The Western Texas Intermediate (WTI) crude oil benchmark experienced a decline to nearly one-month lows of $82.00 on Tuesday as concerns about a wider conflict in the Middle East subsided. The easing tensions between Israel and Iran have limited the downside for WTI prices, with Iranian Foreign Minister Hossein Amirabdollahian stating that Iran does not plan to respond to Israel’s retaliatory strike.

The recent build in US crude oil inventories has also weighed on WTI prices, surpassing expectations and exerting downward pressure on the black gold. Additionally, hawkish remarks from the Federal Reserve (Fed) have led to a strong US Dollar (USD), making oil more expensive for holders of other currencies.

Despite these challenges, hope for Chinese demand offers some relief to WTI prices, as China remains the world’s biggest oil importer.

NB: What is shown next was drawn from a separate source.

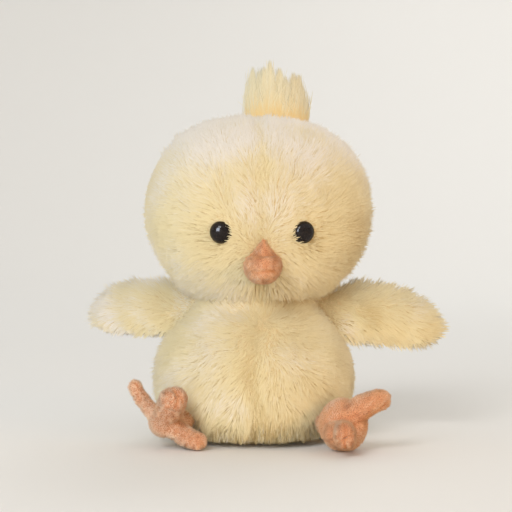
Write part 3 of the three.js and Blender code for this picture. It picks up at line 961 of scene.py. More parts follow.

The Chinese government’s fiscal and monetary stimulus measures aim to boost the economy, with ANZ economists forecasting a growth rate of 4.9% in 2024. However, the fragile Chinese property sector continues to be a major drag on the economy, and any negative signs could impact WTI prices.

Oil traders will be closely monitoring the preliminary US S&P Global Purchasing Managers Index (PMI) data for April and the API Weekly Crude Oil Stock report for further insights into the market. The evolving situation in the Middle East and the Fed’s monetary policy decisions will continue to influence WTI prices in the coming days.